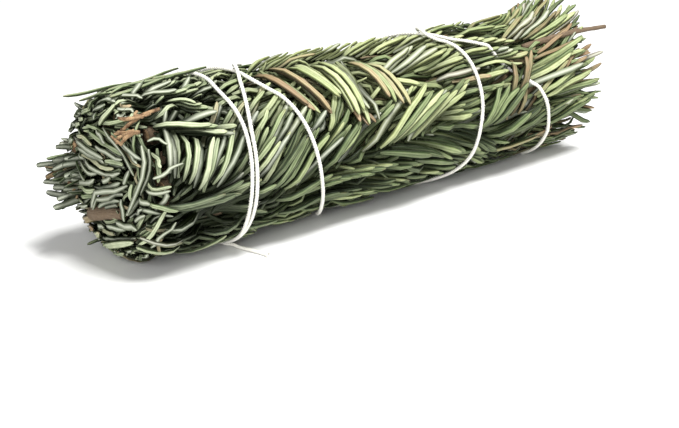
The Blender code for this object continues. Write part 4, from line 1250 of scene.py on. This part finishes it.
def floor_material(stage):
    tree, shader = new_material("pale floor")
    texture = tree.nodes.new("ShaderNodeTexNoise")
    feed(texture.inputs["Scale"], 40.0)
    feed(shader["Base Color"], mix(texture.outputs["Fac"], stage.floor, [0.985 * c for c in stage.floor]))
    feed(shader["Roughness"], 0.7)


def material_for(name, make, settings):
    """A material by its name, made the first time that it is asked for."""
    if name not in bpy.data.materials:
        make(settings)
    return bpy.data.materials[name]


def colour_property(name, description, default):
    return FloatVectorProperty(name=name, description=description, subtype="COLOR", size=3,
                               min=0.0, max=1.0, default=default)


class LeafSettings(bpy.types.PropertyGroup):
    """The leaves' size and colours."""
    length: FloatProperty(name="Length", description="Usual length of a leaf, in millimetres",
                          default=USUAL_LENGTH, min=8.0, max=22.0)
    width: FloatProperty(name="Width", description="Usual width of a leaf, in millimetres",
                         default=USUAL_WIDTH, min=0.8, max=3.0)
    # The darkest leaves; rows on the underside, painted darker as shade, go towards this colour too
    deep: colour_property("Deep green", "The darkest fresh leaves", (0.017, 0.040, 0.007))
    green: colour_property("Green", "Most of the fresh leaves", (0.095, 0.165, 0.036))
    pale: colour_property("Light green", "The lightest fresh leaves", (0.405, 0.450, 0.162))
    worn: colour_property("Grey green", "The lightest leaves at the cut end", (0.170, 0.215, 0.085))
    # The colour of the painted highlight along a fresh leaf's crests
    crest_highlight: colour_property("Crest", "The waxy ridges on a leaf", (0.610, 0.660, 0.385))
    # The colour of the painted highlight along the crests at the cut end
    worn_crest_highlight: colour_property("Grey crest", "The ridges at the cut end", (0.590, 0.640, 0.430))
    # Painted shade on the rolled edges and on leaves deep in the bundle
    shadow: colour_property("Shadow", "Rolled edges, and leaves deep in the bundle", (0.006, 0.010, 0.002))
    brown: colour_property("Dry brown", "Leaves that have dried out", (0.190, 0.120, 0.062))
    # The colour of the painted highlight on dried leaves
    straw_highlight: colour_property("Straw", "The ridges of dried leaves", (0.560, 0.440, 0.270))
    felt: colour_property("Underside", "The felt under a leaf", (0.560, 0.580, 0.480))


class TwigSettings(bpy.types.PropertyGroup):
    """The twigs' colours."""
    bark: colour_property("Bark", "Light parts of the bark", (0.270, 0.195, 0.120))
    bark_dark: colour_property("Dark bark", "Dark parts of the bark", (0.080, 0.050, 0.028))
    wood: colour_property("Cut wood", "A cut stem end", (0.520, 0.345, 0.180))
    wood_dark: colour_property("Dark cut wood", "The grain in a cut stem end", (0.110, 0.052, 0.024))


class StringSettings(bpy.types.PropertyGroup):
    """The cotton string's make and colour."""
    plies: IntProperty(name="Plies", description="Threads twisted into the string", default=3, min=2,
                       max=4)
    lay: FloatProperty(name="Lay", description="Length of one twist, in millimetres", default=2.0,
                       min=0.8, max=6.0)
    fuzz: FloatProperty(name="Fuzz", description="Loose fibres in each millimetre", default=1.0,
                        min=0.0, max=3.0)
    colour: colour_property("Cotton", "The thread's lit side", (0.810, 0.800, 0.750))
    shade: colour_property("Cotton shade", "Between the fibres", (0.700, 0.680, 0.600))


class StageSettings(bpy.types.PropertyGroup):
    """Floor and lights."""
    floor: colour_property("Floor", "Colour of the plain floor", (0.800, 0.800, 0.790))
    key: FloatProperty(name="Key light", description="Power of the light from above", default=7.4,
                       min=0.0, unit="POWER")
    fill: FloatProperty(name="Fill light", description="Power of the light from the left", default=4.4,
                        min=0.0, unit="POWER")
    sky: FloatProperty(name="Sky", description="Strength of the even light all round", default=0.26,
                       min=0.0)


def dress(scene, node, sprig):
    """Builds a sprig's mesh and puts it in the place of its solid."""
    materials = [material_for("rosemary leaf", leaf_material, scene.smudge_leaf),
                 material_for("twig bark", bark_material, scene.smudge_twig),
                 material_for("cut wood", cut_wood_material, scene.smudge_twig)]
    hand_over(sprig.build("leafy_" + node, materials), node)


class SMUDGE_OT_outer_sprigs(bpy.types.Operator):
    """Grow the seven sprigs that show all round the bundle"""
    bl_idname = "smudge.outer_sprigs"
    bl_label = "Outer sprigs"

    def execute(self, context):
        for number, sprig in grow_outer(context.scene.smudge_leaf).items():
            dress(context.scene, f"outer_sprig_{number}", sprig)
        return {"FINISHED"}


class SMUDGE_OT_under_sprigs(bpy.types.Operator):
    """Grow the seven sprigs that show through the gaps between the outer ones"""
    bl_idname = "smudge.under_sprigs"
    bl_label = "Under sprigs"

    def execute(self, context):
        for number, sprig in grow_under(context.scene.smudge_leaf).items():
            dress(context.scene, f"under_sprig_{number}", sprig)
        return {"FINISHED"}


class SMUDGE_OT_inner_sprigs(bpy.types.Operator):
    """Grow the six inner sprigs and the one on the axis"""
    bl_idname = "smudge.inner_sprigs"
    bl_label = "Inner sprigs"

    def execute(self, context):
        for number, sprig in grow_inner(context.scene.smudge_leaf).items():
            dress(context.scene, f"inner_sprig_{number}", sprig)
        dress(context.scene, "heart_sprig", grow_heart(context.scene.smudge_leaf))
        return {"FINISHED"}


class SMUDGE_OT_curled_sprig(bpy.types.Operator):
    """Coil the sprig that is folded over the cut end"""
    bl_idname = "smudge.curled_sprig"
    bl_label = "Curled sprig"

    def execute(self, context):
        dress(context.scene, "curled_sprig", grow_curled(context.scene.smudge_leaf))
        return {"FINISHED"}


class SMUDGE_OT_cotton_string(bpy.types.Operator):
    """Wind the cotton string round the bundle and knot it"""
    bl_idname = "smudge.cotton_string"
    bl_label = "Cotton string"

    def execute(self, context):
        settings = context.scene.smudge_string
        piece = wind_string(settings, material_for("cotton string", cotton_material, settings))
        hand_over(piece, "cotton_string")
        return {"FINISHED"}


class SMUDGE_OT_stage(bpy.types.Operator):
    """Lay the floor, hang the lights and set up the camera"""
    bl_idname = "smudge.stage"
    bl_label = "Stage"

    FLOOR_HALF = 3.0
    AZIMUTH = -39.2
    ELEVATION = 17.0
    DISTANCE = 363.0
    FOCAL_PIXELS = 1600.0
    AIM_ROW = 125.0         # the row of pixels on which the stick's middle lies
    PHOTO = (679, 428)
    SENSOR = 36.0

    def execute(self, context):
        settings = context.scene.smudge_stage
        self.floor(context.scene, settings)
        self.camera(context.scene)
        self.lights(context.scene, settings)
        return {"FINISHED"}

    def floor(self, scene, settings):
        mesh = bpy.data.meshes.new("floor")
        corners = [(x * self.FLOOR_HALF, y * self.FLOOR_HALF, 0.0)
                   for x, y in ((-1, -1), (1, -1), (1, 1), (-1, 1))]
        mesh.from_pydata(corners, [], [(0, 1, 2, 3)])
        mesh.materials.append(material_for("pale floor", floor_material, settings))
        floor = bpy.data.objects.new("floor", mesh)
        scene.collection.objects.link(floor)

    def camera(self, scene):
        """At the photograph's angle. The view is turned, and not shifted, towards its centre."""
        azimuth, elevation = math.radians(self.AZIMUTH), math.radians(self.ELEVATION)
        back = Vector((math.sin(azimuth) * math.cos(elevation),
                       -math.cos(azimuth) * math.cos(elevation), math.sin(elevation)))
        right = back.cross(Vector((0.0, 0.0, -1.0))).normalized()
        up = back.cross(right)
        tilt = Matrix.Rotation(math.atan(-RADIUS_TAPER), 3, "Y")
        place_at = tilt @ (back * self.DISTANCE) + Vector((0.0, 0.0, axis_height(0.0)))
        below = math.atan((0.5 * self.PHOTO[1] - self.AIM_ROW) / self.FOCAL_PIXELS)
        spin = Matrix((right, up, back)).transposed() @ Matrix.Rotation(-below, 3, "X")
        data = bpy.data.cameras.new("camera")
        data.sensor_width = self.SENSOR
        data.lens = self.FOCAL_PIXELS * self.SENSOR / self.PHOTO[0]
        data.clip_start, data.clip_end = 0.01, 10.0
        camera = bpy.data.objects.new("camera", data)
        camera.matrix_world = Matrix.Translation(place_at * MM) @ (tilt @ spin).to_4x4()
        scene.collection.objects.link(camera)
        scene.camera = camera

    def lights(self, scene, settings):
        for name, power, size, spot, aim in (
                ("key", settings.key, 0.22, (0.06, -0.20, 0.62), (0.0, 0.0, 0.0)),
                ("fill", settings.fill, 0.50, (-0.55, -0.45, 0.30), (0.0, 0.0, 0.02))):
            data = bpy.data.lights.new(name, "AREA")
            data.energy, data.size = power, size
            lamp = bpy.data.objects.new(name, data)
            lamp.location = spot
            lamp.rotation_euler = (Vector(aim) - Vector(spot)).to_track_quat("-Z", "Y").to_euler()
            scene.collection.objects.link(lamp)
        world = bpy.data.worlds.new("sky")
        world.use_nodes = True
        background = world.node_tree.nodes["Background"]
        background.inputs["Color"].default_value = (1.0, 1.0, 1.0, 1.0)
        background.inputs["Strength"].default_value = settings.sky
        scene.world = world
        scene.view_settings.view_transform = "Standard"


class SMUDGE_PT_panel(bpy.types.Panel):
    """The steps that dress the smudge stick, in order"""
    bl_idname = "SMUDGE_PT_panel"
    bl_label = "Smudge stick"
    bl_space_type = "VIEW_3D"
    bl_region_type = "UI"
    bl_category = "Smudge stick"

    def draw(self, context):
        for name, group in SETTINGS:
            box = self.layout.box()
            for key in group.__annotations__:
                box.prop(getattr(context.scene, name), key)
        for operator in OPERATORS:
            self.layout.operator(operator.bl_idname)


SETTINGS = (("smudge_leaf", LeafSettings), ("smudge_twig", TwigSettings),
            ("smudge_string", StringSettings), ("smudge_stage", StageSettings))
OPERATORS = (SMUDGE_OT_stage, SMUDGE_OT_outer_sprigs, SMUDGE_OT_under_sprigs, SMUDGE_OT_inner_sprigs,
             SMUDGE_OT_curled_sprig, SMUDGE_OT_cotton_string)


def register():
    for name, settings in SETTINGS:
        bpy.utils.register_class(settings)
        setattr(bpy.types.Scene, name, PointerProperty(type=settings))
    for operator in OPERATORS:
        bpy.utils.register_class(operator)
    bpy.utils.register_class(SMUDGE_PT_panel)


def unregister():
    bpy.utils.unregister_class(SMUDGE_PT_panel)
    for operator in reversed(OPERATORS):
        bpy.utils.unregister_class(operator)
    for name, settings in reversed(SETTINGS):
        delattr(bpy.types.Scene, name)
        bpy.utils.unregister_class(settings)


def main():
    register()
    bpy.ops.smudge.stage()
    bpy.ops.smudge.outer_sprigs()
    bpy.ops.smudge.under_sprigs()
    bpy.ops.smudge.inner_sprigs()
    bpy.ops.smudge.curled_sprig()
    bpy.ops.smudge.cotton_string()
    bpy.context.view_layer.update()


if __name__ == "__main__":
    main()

......

The exercise: Return a word-for-word copy of the lines from the beginning of the listing to the line holding "return bpy.data.materials[name]", both kept.

Written answer:
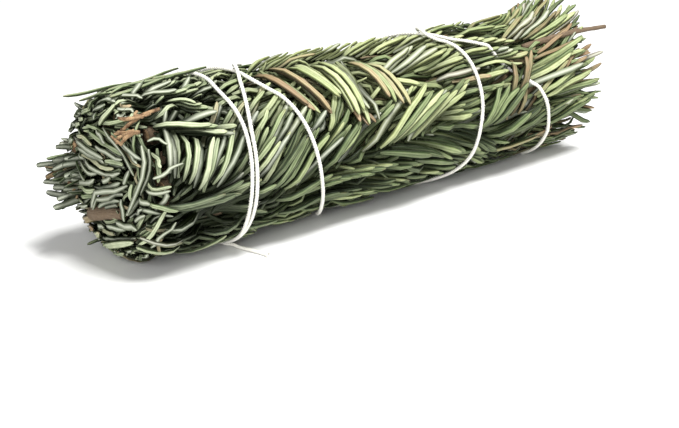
The Blender code for this object continues. Write part 4, from line 1250 of scene.py on. This part finishes it.
def floor_material(stage):
    tree, shader = new_material("pale floor")
    texture = tree.nodes.new("ShaderNodeTexNoise")
    feed(texture.inputs["Scale"], 40.0)
    feed(shader["Base Color"], mix(texture.outputs["Fac"], stage.floor, [0.985 * c for c in stage.floor]))
    feed(shader["Roughness"], 0.7)


def material_for(name, make, settings):
    """A material by its name, made the first time that it is asked for."""
    if name not in bpy.data.materials:
        make(settings)
    return bpy.data.materials[name]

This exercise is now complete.